Approfittiamo di quanto dichiarato dal Presidente della Repubblica alla giornata mondiale dell’agricoltura per una breve riflessione su fame e mercato. La dichiarazione di Mattarella è la seguente: «Siamo sicuri che per le produzioni agricole destinate a nutrire il pianeta possano valere le regole che valgono per altri beni e commodity? Non sfugge a nessuno il ruolo fondamentale svolto dalle grandi imprese internazionali nel campo della logistica, dei trasporti e della ricerca» ma «la regola aurea della domanda e dell’offerta non sembra aver portato in questo caso a un funzionamento ottimale del mercato, lasciando molti in condizioni di estraneità al processo di consumo dei beni».
Cerchiamo di capire se sia davvero così, seguendo un approccio prudentemente aristotelico, basato sulla fiducia che sia “la cosa stessa” a indicarci la via per la ricerca della verità. In altre parole, stiamo ai fatti.
Il report FAO 2015 ci informa che nel mondo ci sono ancora circa 795 milioni di persone che vivono il problema della fame.
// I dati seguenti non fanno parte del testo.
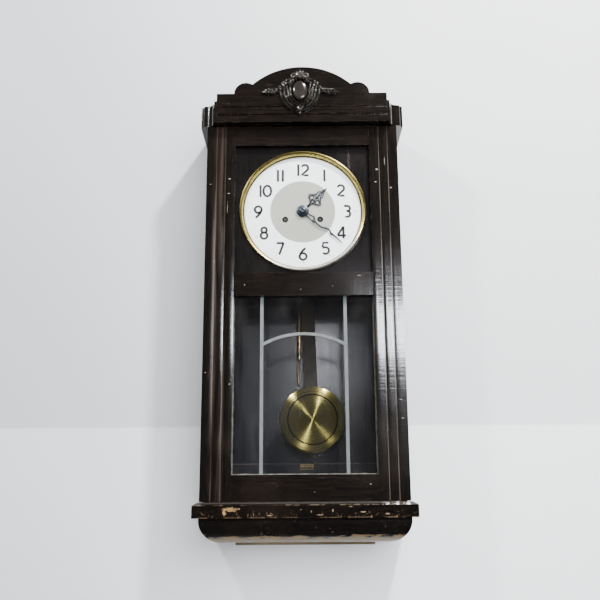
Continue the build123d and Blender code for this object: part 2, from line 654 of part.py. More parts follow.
# ---- going train ----
def click_angle(barrel):
    """Bearing from a barrel to the ratchet's tooth space that its click rests in."""
    first_tooth = -60 if barrel[0] > 0 else -165
    return first_tooth + 0.38 * 360 / RATCHET_TEETH


def click_stud(barrel):
    return polar(barrel, 14.0, click_angle(barrel) + 45)


def arbor(centre, front=26.0, rear=61.5, shaft=SHAFT, pivot=SLIM):
    """A steel arbor between the plates with a turned-down pivot at each end."""
    return turned(centre, [(0, FRONT_PLATE[0] - 0.4), (pivot, FRONT_PLATE[0] - 0.4), (pivot, front),
                           (shaft, front), (shaft, rear), (pivot, rear), (pivot, BACK_PLATE[1] + 0.4),
                           (0, BACK_PLATE[1] + 0.4)])


def make_barrel(centre, phase):
    """Spring barrel: a closed drum with the great wheel's teeth round its rear edge."""
    drum = turned(centre, [(BARREL_SHAFT + 0.75, 30.5), (24, 30.5), (24, 51), (22.5, 51),
                           (22.5, 32), (BARREL_SHAFT + 0.75, 32)])
    teeth = cut_out(tooth_ring(GREAT_TEETH, GREAT_MODULE, phase), (50, 52), centre[0], centre[1])
    return drum + (teeth - disc(centre, BARREL_SHAFT + 0.75, (49, 53)))


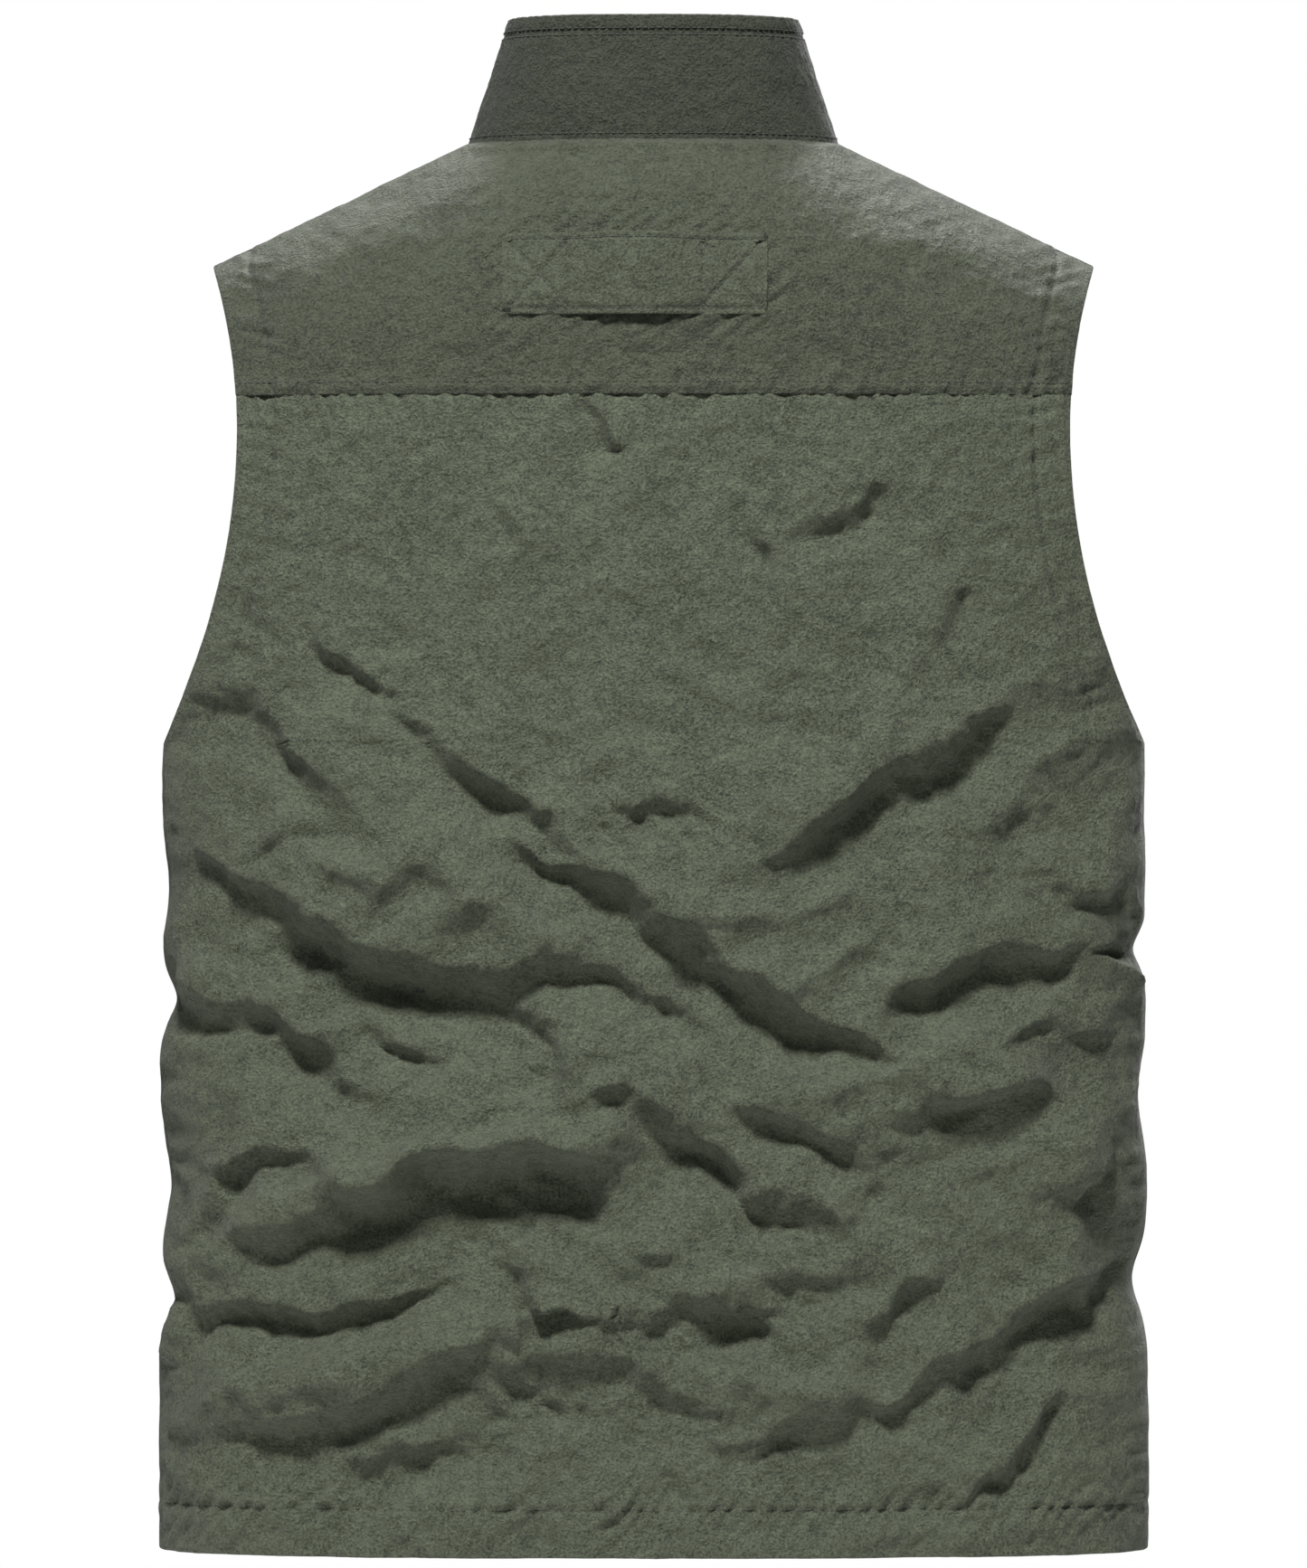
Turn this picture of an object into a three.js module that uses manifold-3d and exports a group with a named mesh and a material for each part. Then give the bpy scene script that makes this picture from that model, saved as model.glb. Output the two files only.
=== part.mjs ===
// A sleeveless fishing vest on its own shape: zipped front, stand collar, back yoke with a
// net-loop tab, and four flapped pockets. Millimetres, +Z up, front towards -Y, wearer's left +X.
import * as THREE from 'three';
import { mergeVertices } from 'three/addons/utils/BufferGeometryUtils.js';
import Module from 'manifold-3d';

const wasm = await Module();
wasm.setup();

// ---- Driving dimensions -------------------------------------------------------------------
const bodyLength = 680; // hem to the neck seam at the back
const chestHalf = 238; // half the width at the underarm
const hemHalf = chestHalf + 2;
const backDepth = 93; // side seam to the middle of the back
const frontDepth = 108; // side seam to the zip, at the hem
const frontLean = 0.02; // how far the front leans back for each mm of height
const roundness = 2.5; // power of the body's rounded cross-section
const shoulderTipX = chestHalf - 25;
const shoulderTipZ = bodyLength - 59;
const neckHalf = 90;
const neckDrop = 68; // how far the front neckline lies under the back one
const backRound = 100; // height over which the back curves up to the shoulder seam
const frontRound = 150;
const neckFill = 110; // keeps the front straight behind the zip, up to the neckline
const underarmZ = 389;
const armholeHalf = chestHalf - 38; // half the width between the armholes, where it is least
const armholeZ = underarmZ + 0.651 * (shoulderTipZ - underarmZ); // height of that narrowest place
const yokeSeamZ = bodyLength - 123;
const collarHeight = 61;
const collarEdge = 8; // the rolled strip along the collar's top
const collarTaper = 0.222; // share by which the collar narrows to its top, at the sides
const collarLean = 0.12; // share by which its back leans in
const shell = 1.2; // outer cloth
const lining = 0.8;
const gap = 0.3; // clearance between neighbouring pieces
const seamGap = 0.25; // half the gap along the side and shoulder seams
const hemFold = 22;
const armholeFold = 17;
const openingHemX = chestHalf - 23; // each front swings open along a line from here on the hem
const openingNeckX = 72; // to here on the neckline
const openingGap = 1;
const tab = { x: 9, z: yokeSeamZ + 57, width: 126, height: 38, end: 32, seat: 1, lift: 7.2, thick: 1.6 };
const chestTop = yokeSeamZ - 77; // mouth of the chest pockets
const chestWidth = chestHalf - 154;
const chestPocket = { x0: 20, x1: 20 + chestWidth, z0: chestTop - 108, z1: chestTop, top: 10, bottom: 20 };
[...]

Sono tante, ma sono meno del miliardo di persone che vivevano la stessa situazione nel 1990. Un risultato notevole, soprattutto perché nel frattempo la popolazione mondiale è aumentata, da 5,3 miliardi del 1990 a 7,3 di oggi. Lo stesso report identifica nella crescita economica il principale fattore di successo nella lotta alla fame. Risulta cruciale, inoltre, aumentare la produttività e il reddito dei contadini. Sembra insomma che il mercato non sia così male.
Il ciclo di seminari dell’Istituto Bruno Leoni, “L’altro Expo”, aperto da Deirdre McCloskey (l’intervento si può ascoltare qui) ci mette a disposizione qualche dato sui risultati che il mercato, ovvero lo sforzo individuale e la cooperazione spontanea hanno consentito di raggiungere. Negli Stati Uniti durante l’’800 i contadini rappresentavano l’80% della popolazione, il cui lavoro sfamava loro stessi e il restante 20% degli americani. 4 persone riuscivano a sfamarne una quinta, non di più. Oggi i contadini sono il 2% della popolazione. Come è potuto succedere? Principalmente grazie al balzo nella produttività in ambito agricolo a cui si è aggiunto, negli ultimi decenni, la possibilità di incrementare gli scambi con il resto del mondo (che, per inciso, il TTIP favorirebbe ancor di più), per cui se gli italiani sono più bravi a fare il formaggio tanto vale consumarne un po’ del loro.
In un altro incontro dello stesso ciclo Matt Ridley ha presentato qualche grafico sulla produzione (e sulla produttività) agricola di grano e mais nel mondo che qui è utile riportare. In breve, i prezzi sono scesi (grafico 1) e i raccolti sono aumentati (grafico 2) insieme alla produttività della terra (grafico 3).
Numeri impressionanti, sui quali si dovrebbe insistere per poter ridurre ancora il numero di persone che soffrono la fame. Più mercato, invece che meno. Non perché esso sia perfetto, quanto perché si tratta di un sistema che consente di imparare in fretta dagli errori. Come scriveva Hayek,
“ogni tentativo di controllare i prezzi o le quantità di particolari beni priva la concorrenza del suo potere di realizzare un efficace coordinamento degli sforzi individuali, perché i cambiamenti di prezzo cessano di registrare tutti i cambiamenti rilevanti nelle circostanze e non forniscono più una guida affidabile alle azioni degli individui”.
Precisamente quanto è accaduto nella Cina di Mao, in cui lo Stato controllava totalmente produzione e consumo di cibo,
caso esemplare di cosa accade quando si impedisce a domanda e offerta di funzionare. Il risultato fu la grande carestia, tra il 1958-1962, che portò a 36 milioni di morti (mentre lo Stato cinese esportava grano).
Combattere la fame è una sfida nobile e importante. Per vincere questa sfida l’esperienza suggerisce che bisognerebbe confidare di più nell’efficacia della dinamica ricerca di equilibrio tra domanda e offerta; la stessa che ha consentito di aumentare la produzione di cibo e di sviluppare tecnologie per incrementare la produttività e migliorare la conservazione dello stesso (l’invenzione del frigorifero non è merito dello Stato) in modo da ridurre gli sprechi. Per fortuna i dati mostrano che i paesi in via di sviluppo lo stanno già facendo.